Subpoenas and documents – do schools need to comply?

Principals should immediately obtain legal advice if they are unsure of their school’s obligations to comply with a subpoena.

Subpoenas are typically used in court proceedings as a means of obtaining information that a parent hopes will be favourable to their case, or as part of the evidence-finding process. A subpoena may be directed to the relevant education department of your state or to a school directly. Except in limited circumstances, parties served with subpoenas are expected to comply with their requirements. Principals should immediately obtain legal advice if they are unsure of their school’s obligations to comply with a subpoena.

What is a subpoena?

A subpoena is a document filed by a party involved in court proceedings; usually a parent or an independent children’s lawyer. It is directed to a specific person or role within an organisation and must be personally served, unless consent is provided for it to be served another way (e.g. via email). Conduct money must be paid by the party filing the subpoena to cover the reasonable costs of production of any documents or attendance at court.

A subpoena can require:

  • the production of documents including any recorded material and not simply paper documents
  • a person to attend court to give evidence
  • the production of documents and a person to attend court to give evidence.

It is very rare for a subpoena to require a staff member to attend court. Most subpoenas directed to schools require the production of documents pertaining to any child of the parents involved in court proceedings.

Subpoenas are usually drafted so broadly that they encompass every document the school possesses regarding a child. Staff should therefore be mindful when recording notes or any other documents.

Do schools have to produce documents requested in a subpoena?

In almost every case, yes. Failure to provide the documents within the timeframe outlined in the subpoena can have extremely serious consequences e.g. costs orders can be made against the defaulting person or a warrant can be issued for their arrest.

However, there may be legitimate reasons a school cannot comply e.g. more time is required to collate the documents or additional conduct money is requested.
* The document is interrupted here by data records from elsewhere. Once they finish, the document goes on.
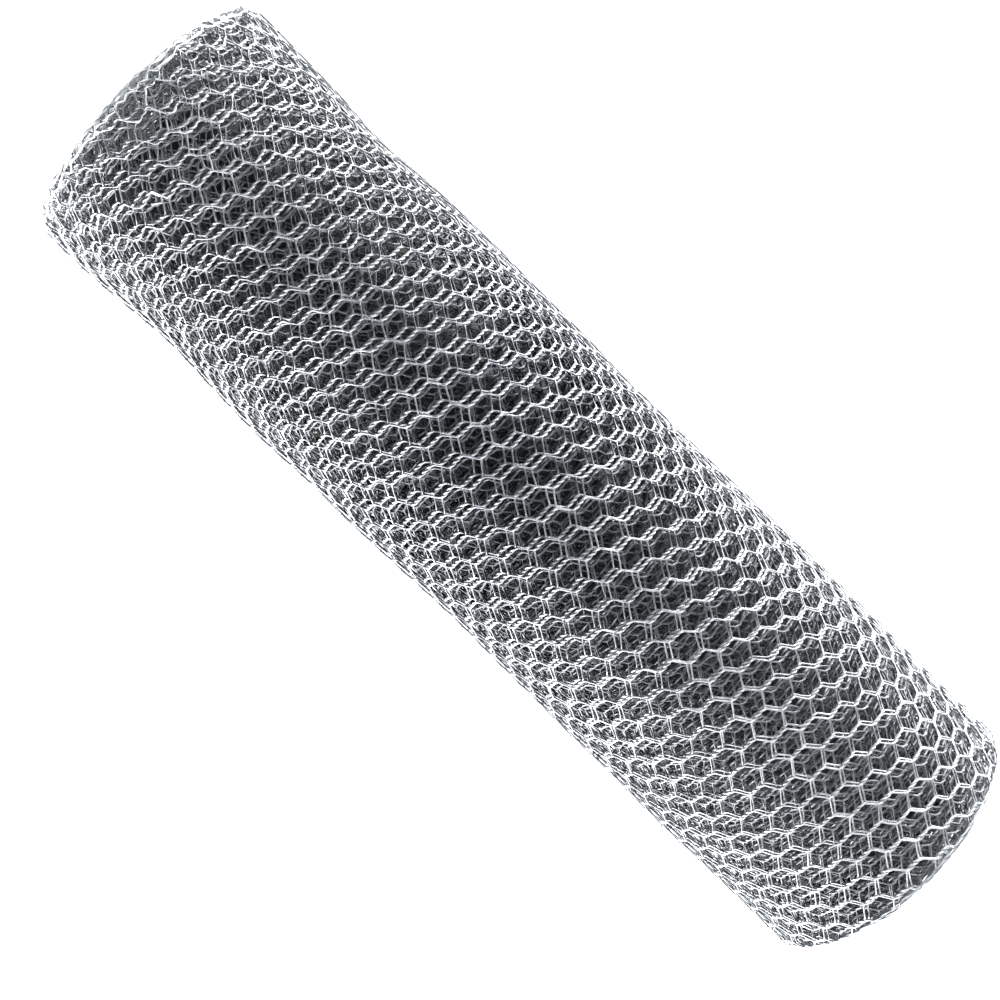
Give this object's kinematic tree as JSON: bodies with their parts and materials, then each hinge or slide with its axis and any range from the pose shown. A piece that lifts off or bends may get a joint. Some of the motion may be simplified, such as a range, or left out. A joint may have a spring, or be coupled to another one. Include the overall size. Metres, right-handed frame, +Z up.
{
  "type": "roll of hexagonal wire netting",
  "caption": "Cylindrical roll of galvanised hexagonal wire netting with an open middle, lying on its side, for light fencing, cages and plant guards.",
  "frame": {"origin": "on the floor under the middle of the roll, where it lies on its side", "axes": "+X along the roll's axis, which is the netting's width, and +Z up"},
  "size_m": [0.5, 0.1458, 0.146],
  "materials": {
    "galvanised_wire": "zinc dipped, dull silver with a slight sheen"
  },
  "bodies": {
    "root": {"netting_roll": "galvanised_wire"}
  },
  "joints": []
}
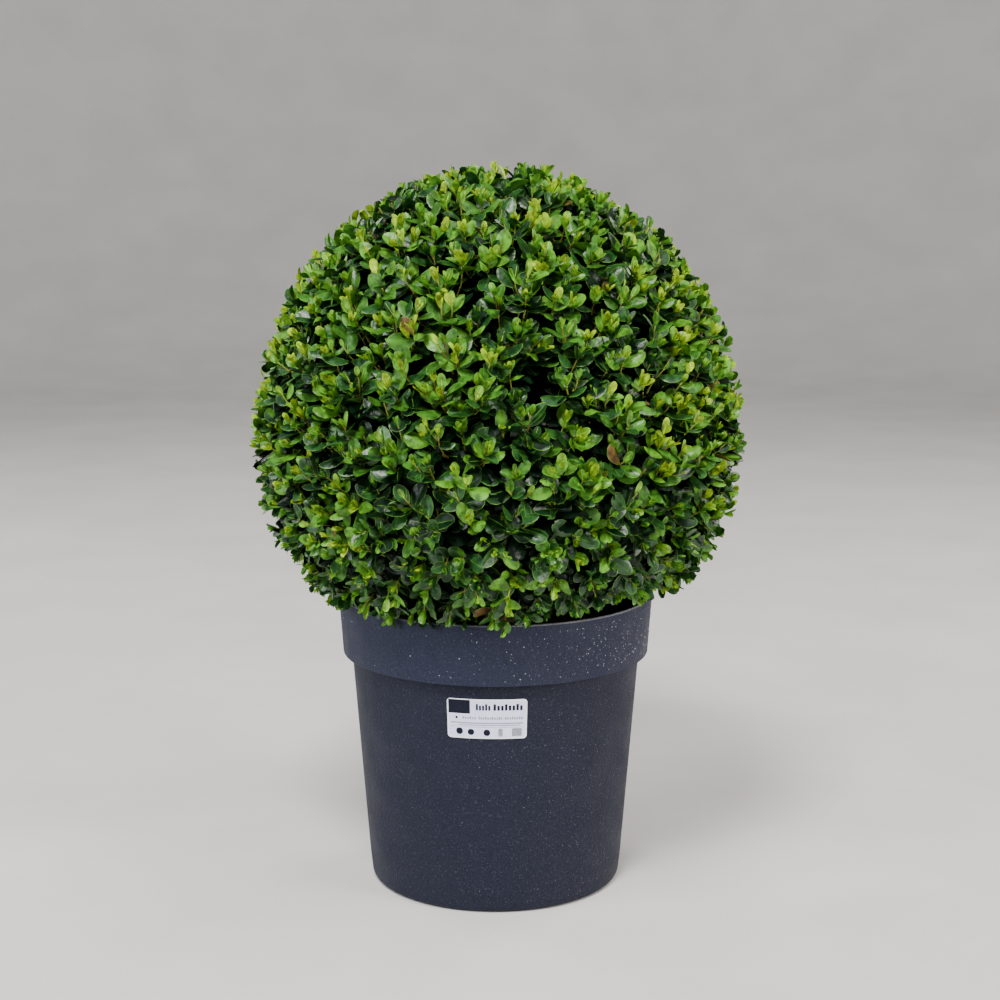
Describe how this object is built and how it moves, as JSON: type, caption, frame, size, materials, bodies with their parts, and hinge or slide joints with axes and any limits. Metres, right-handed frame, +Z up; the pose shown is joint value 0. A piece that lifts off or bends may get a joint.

In our experience, courts will accept reasonable requests for further time for a school to comply with a subpoena, provided this is communicated to the parties in the proceedings and an appropriate timeframe for production is proposed.

In some cases, it may be appropriate for a school to object to producing documents to comply with a subpoena. Those grounds are likely to be limited to:

  • a claim of confidentiality e.g. a concern about a parent inspecting notes between a child and their school counsellor
  • an abuse of process e.g. it is not clear what documents need to be produced or the documents are not relevant to the court proceedings.

If a school wishes to object to a subpoena, there is a mandatory form that must be completed detailing the grounds of objection. The school should still produce the requested documents within the required timeframe if this is possible, even if an objection is lodged.

A subpoena is a highly technical legal document. If there is uncertainty about how to comply with a subpoena, or if there are any possible grounds for objection, schools should obtain legal advice as soon as possible given there may be serious consequences for non-compliance.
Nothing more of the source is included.